- Born: 17 August 1962 (age 63)
- Spouse: Justine Nanziri
- Religion: Christian
- Church: Arising for Christ

= Solomon Male =

Ugandan preacher (born 1962)

Moses Solomon Male (pronounced 'mal-eh') is a Pentecostal preacher in Uganda and executive director of Arising For Christ. He is an outspoken critic of corruption in churches, especially those that promote prosperity theology which he calls "the gospel of extortion".

==Biography==
Male was born on 17 August 1962, and converted to Christianity on 31 October 1987.

=== Ministry ===
In 1988 he became one of the ministers of a church, Holy Church of Christ, "New Chapter" renamed The Synagogue Church of All Nations, whose leaders and members are followers of John Obiri Yeboah, a Ghanaian-born former Catholic priest who came to Uganda. Male left that church in 1992, denouncing it as a cult. In 1993 Male was arrested as a result of his accusations against the church, but he was later released and the case was withdrawn.

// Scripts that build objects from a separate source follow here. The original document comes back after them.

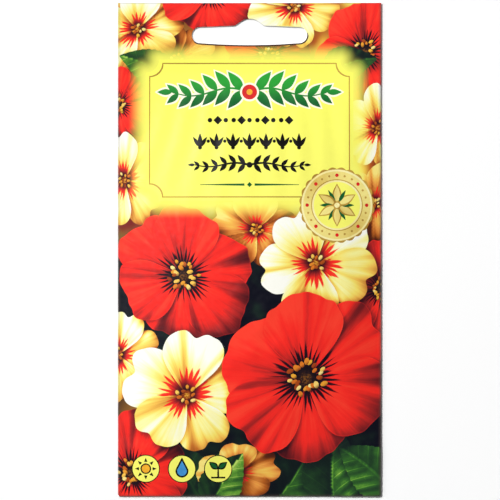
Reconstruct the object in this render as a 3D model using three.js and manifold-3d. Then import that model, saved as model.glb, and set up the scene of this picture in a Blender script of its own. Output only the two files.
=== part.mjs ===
// Flat seed packet: one sheet of coated paper folded round eight large seeds and glued shut, with a hang
// slot punched through its header. The blank is a front panel with a narrow lap on its right edge, a flap
// on its bottom edge and the back panel on its left edge. The back folds under first, the lap folds over
// the back's free edge, and the flap folds over both. Millimetres, +Z up, +Y towards the header. The packet
// lies on its back, and the origin is under its middle.
import * as THREE from "three";
import { mergeVertices } from "three/addons/utils/BufferGeometryUtils.js";
import Module from "manifold-3d";

// Driving dimensions
const PACKET_WIDTH = 80;
const PACKET_HEIGHT = 150;
const PAPER = 0.15; // thickness of the sheet
const PITCH = 0.27; // from the middle of one glued layer to the middle of the next
const GLUE = 0.06; // thickness of a dry glue film
const LAP_WIDTH = 9;
const FLAP_HEIGHT = 12;
const FLAP_TAPER = 3; // how much narrower the flap is at its free edge, on each side
const HEADER_HEIGHT = 21; // glued flat from here to the top edge
const TUCK = 0.4; // how far the back's free edge stays inside the fold that wraps it
const CORNER_CUT = 0.12; // how far the notches at the bottom corners reach past the fold lines
const STEP_DOWN = 7; // within this of an edge that lies under it, a layer has come down again
const STEP_CLEAR = 0.5; // and it stays up this far past that edge
const GLUE_INSET = 1; // from a glue film to the edge of the paper that it holds
const GLUE_START = 4; // from the left fold to the films that run across the packet

// The pillow that the seeds make
const OPENING = 6.4; // most room between front and back
const SEEDS_AT_Y = -24; // where the seeds lie, and where the pillow is fullest
const FULL_ACROSS = 2.2; // the higher this power, the further the pillow stays full towards its sides
const FULL_ALONG = 2.4; // and towards its ends
const FULL_FADE = 1.15; // above 1, the pillow leaves the flat paper gently
const SIDE_LIFT = 0.3; // how high the side folds stand beside the fullest place
const REST_TRIM = 0.04; // takes the back's middle down to a flat spot
const TOP_CURL = 0.25; // how high the header's corners curl
const TOP_CURL_FROM = 20; // the y where that begins
const BOTTOM_CURL = 0.05;
const BOTTOM_CURL_FROM = -30;
const CURL_SKEW = 0.004; // per mm, how much more the right corners curl than the left ones

// The hang slot, measured down from the top edge
const SLOT_WIDTH = 35.1;
const SLOT_END_TOP = 7.3;
const SLOT_END_BOTTOM = 12.2;
const SLOT_MIDDLE_BOTTOM = 12.8;
const SLOT_SHOULDER = 6.9;
const HUMP_TOP = 4.8;
const HUMP_TOP_HALF = 0.4; // half of the flat crown
const HUMP_TOP_REACH = 1.9; // how far the crown's round shoulder pulls the curve outwards
const HUMP_FOOT_HALF = 4.75;
const HUMP_FOOT_REACH = 0.7; // how far the hollow at the foot pulls it inwards
const CUT_DEPTH = 20; // of the punch, well past every layer

// The seeds
const SEED_COUNT = 8;
const SEED_HALF = [3.25, 2.85, 2.6]; // half of length, width and height
const SEED_UNEVEN = 0.05; // how much larger or smaller than that a seed can be, as a share
const SEED_TURN = 2.1; // radians that each seed is turned from the one before it
const SEED_CLEARANCE = 0.12; // over the paper
const SPIRAL_ANGLE = 137.5; // degrees from one seed to the next round the spiral that they lie on
const SPIRAL_SPREAD = 4.4;
const SPIRAL_START = 0.4; // keeps the first seed off the spiral's middle

// A seed's body and the relief that stands out of it and sinks into it, as shares of the seed's radius
const SEED_BODY = 0.93;
const RIB_COUNT = 7;
const RIB_HEIGHT = 0.055;
const RIB_SWAY = 0.8; // how far a rib wanders to each side, with ribs 2π apart
const WRINKLE_HEIGHT = 0.03;
const KEEL_HEIGHT = 0.07;

// Facets
const ACROSS_STEP = 5;
const ALONG_STEP = 5;
const FOLD_STEPS = 4;
const SLOT_STEPS = 10;
const SEED_SIDES = 18;
const SEED_RINGS = 12;
const WELD = 1e-4; // corners closer than this are one corner
const ON_LINE = 0.01; // within this of a grid line, a film's edge lies on it

// Where the folds' round stretches begin. Each round stretch ends at the packet's outline.
const leftX = -PACKET_WIDTH / 2 + PITCH / 2 + PAPER / 2;
const rightX = PACKET_WIDTH / 2 - PITCH - PAPER / 2;
const bottomY = -PACKET_HEIGHT / 2 + PITCH + PAPER / 2;
const topY = PACKET_HEIGHT / 2;
const headerY = topY - HEADER_HEIGHT;
const flapEndY = -PACKET_HEIGHT / 2 + FLAP_HEIGHT;
const lapEndX = rightX - LAP_WIDTH;
const backEdgeX = rightX - TUCK;

function smooth(from, to, value) {
  const t = THREE.MathUtils.clamp((value - from) / (to - from), 0, 1);
  return t * t * (3 - 2 * t);
}

// From a to b in equal steps no longer than step, both ends included.
function steps(a, b, step) {
  const count = Math.max(1, Math.ceil(Math.abs(b - a) / step));
  return Array.from({ length: count + 1 }, (_, i) => a + ((b - a) * i) / count);
}

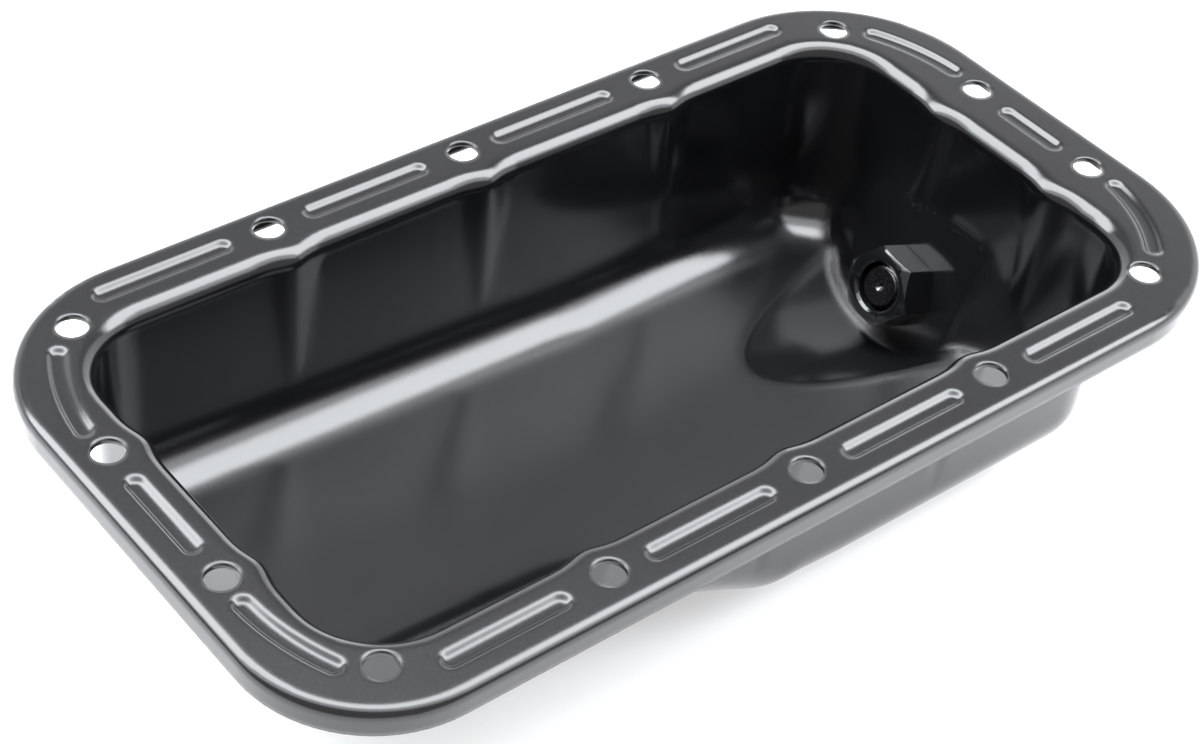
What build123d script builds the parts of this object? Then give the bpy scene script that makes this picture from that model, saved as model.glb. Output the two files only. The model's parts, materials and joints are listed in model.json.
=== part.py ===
from build123d import *
from math import cos, hypot, radians, sin, sqrt, tan
import os

# Engine oil pan: one deep-drawn steel pressing, a weld nut inside its drain pocket,
# and a drain plug with its sealing washer fitted from outside.
# Millimetres, +Z up and open upwards, +X towards the drain end, +Y towards the far side.
# The pan is drawn downwards from its flange face at z = 0 and is set on the ground at the end.

# ---- sheet, flange and lip ----
sheet = 1.2
flange_length = 258.0
flange_width = 140.0
rear_near_corner = 30.0
drain_corner = 40.0
rear_far_corner = 37.0
lip_height = 6.0
lip_bend = 2.2
wall_bend = 4.0

# ---- bowl, measured on its inner faces ----
bowl_rear = -111.7
bowl_drain = 106.2
bowl_near = -52.8
bowl_far = 52.7
bowl_corner = 18.0
wall_draft = 2.0
wall_land = 5.0
bowl_depth = 52.6
floor_slope = 3.6
floor_bend_x = 20.0
floor_bend_half = 4.0
foot_radius = 12.0

# ---- M6 bolt holes ----
bolt_hole = 7.0
far_row_y = 62.3
far_row_x = (-55.3, -2.6, 52.0)
near_row_y = -61.0
near_row_x = (-58.7, -7.3, 45.9)
rear_row_x = -120.2
rear_row_y = (-21.1, 20.1)
drain_row_x = 119.2
drain_row_y = (-21.0, 16.0)
corner_bolts = ((-107.2, 56.5), (106.5, 54.1), (100.7, -55.8), (-108.3, -55.9))

# ---- wrench clearance drawn into the wall beside each bolt, measured at its inner face ----
wrench_bite = 1.3
wrench_blend = 20.0

# ---- sealing grooves between the bolts, sized at the flange face ----
groove_width = 4.4
groove_depth = 0.9
groove_slope = 45.0
groove_edge = 0.8
far_groove_y = 62.2
near_groove_y = -61.8
rear_groove_x = -120.5
drain_groove_x = 118.6
far_groove_spans = ((-99.0, -65.0), (-46.0, -13.0), (6.0, 41.0), (62.0, 95.0))
near_groove_spans = ((-99.0, -69.0), (-50.0, -17.0), (2.0, 36.0), (56.0, 89.0))
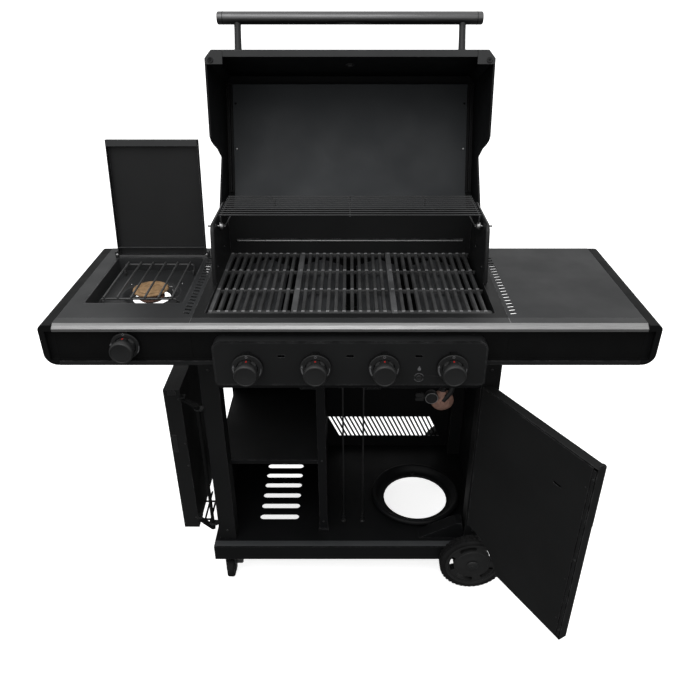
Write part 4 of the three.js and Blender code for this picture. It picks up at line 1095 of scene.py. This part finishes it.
def hood_corners():
    """Chamfered brackets with round screws at the hood's lower front corners, and the lip between them."""
    low, high = box("hood", HOOD)
    plates = Piece(HOOD)
    screws = Piece(HOOD)
    z = low.z
    for side in (-1, 1):
        outer, inner = side * (high.x - 0.5), side * (high.x - 45)
        y0, y1 = low.y + 0.5, low.y + 34
        plate = [(inner, y0), (outer - side * 17, y0), (outer, y0 + 20), (outer, y1), (inner, y1)]
        plates.prism("z", [plate if side < 0 else plate[::-1]], z - 1.6, z + 1.2)
        screws.lathe([(0, 0), (7.4, 0), (7.4, 1.4), (6.2, 2.4), (4.4, 2.2), (4.2, 1.4), (0, 1.4)],
                     (side * (high.x - 15), y0 + 24, z - 1.6), DOWN, 32)
    plates.build("hood_corner_brackets", "hood", "paint_black", "lip_grey", bevel=0.7)
    screws.build("hood_corner_screws", "hood", "wire_steel", "paint_black", smooth=40)
    lip = Piece(HOOD)
    lip.block((-high.x + 45.6, low.y + 1, z - 1.2), (high.x - 45.6, low.y + 17, z + 1))
    lip.build("hood_lip", "hood", "paint_black", "lip_grey", bevel=0.6)


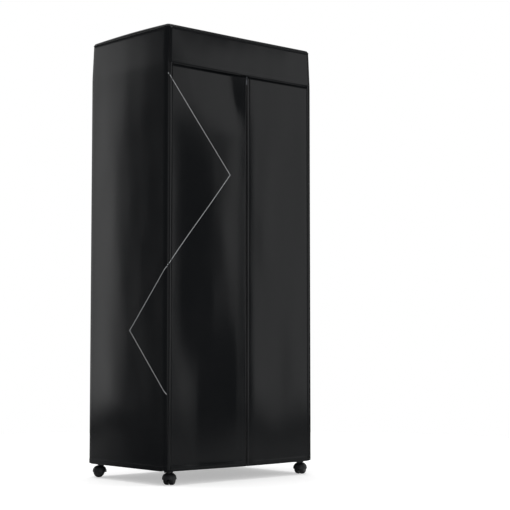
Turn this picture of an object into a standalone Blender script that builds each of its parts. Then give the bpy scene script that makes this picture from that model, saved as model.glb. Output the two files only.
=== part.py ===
"""Portable clothes dryer: a tube frame on twin-wheel casters under a hanging cloth cover, with a fan heater
clipped on the two lowest rails. Metres, +Z up, front towards -Y, origin on the floor under the middle."""

import math

import bmesh
import bpy
from mathutils import Matrix, Vector

# Driving sizes of the cover, over the outside of the cloth.
COVER_WIDTH = 0.717
COVER_DEPTH = 0.480
COVER_TOP = 1.649
COVER_BOTTOM = 0.0545
CLOTH_THICKNESS = 0.002
COVER_CORNER_RADIUS = 0.015
COVER_ROOF_RADIUS = 0.010
COVER_TOP_DRAW_IN = 0.005
COVER_CROWN = 0.004
COVER_STRIP_WIDTH = 0.023
COVER_FOLD_DEPTH = 0.0045
HEM_SAG = 0.002
PELMET_HEIGHT = 0.141
PELMET_THICKNESS = 0.0016
PELMET_STANDOFF = 0.0044
PELMET_END_INSET = 0.010
PELMET_SEAM_GAP = 0.0008
PELMET_SAG = 0.003
DOOR_TOP_GAP = 0.0045
DOOR_AXIS_PROUD = 0.0005
ZIP_OFFSET = 0.0195
ZIP_GAP = 0.005

# Driving sizes of the tube frame.
POST_INSET = 0.0385
POST_DIAMETER = 0.022
RAIL_DIAMETER = 0.015
TUBE_WALL = 0.0012
SLEEVE_DIAMETER = 0.032
SLEEVE_HEIGHT = 0.056
SLEEVE_FLARE = 0.0011
SLEEVE_FLARE_HEIGHT = 0.008
SLEEVE_CAP_RADIUS = 0.005
SLEEVE_WEB = 0.004
CAP_BORE_DEPTH = 0.044
BAR_HEIGHT = 0.038
BAR_THICKNESS = 0.018
BAR_BELOW_SLEEVE_TOP = 0.001
BAR_ARCH_RISE = 0.010
BAR_FLANGE = 0.004
BAR_RIB = 0.0032
BAR_WINDOW_PITCH = 0.030
RAIL_BELOW_SLEEVE_TOP = 0.012
SOCKET_DEPTH = 0.012
SOCKET_SURROUND = 0.0025

# Driving sizes of the casters.
WHEEL_DIAMETER = 0.040
WHEEL_PAIR_WIDTH = 0.041
WHEEL_GAP = 0.007
WHEEL_TREAD_WIDTH = 0.0055
WHEEL_SQUARENESS = 3.0
AXLE_DIAMETER = 0.006
CASTER_TRAIL = 0.011
HOOD_THICKNESS = 0.0016
HOOD_WIDTH = 0.0506
HOOD_LENGTH = 0.052
HOOD_TOP = 0.044
HOOD_SQUARENESS = 2.5
HOOD_SHIFT = 0.002
STEM_DIAMETER = 0.010
STEM_HEIGHT = 0.022
COLLAR_DIAMETER = 0.013
COLLAR_ABOVE_HOOD = 0.0009
CASTER_WEB = 0.005
CASTER_HUB_DIAMETER = 0.014
WHEEL_ROOM = 0.0006

# Driving sizes of the fan heater, with heights above the underside of its base.
HEATER_DIAMETER = 0.218
HEATER_WALL = 0.0024
BASE_RIM_HEIGHT = 0.0095
BASE_PLATE = 0.003
BASE_EDGE_RADIUS = 0.003
SHOULDER_HEIGHT = 0.075
HOUSING_HEIGHT = 0.1163
SHOULDER_DIAMETER = 0.150
OUTLET_DIAMETER = 0.100
LAMP_BRIDGE_WIDTH = 0.016
CAGE_HEIGHT = 0.050
CAGE_FOOT_DIAMETER = 0.116
CAGE_WAIST_DIAMETER = 0.094
CAGE_HEAD_DIAMETER = 0.099
CAGE_BAR = 0.0022
DISC_DIAMETER = 0.143
DISC_THICKNESS = 0.0022
DOME_DIAMETER = 0.080
DOME_HEIGHT = 0.0105
BOTTOM_RAIL_SPACING = 0.204
CLIP_WIDTH = 0.013
CLIP_SPACING = 0.036
CLIP_WALL = 0.0025
CLIP_DROP = 0.0065
INTAKE_SLOT_WIDTH = 0.005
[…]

In 1999 he founded Arising for Christ (ARCH), a Christian organisation. The organisation claimed in January 2008 to have compiled a list of 300 believers who accuse born-again pastors of extortion, fraud, sex slavery and other crimes.

In an interview with the Financial Times, Male claimed to be following Martin Luther who centuries before had railed against vice, luxury and corruption among his fellow clergy. He compares the manipulation of sick people, into paying for prayers, to the sale of indulgences:
"The man who stood against the evil in the church was Martin Luther, because he was against the selling of worthless objects which were to save you from hell. The moment he started the Protestant movement, it gave hope that when something is wrong, there is the possibility of setting it right."Described as Uganda's "homophobe-in-chief", he is a member of a group of influential pastors campaigning against homosexuality.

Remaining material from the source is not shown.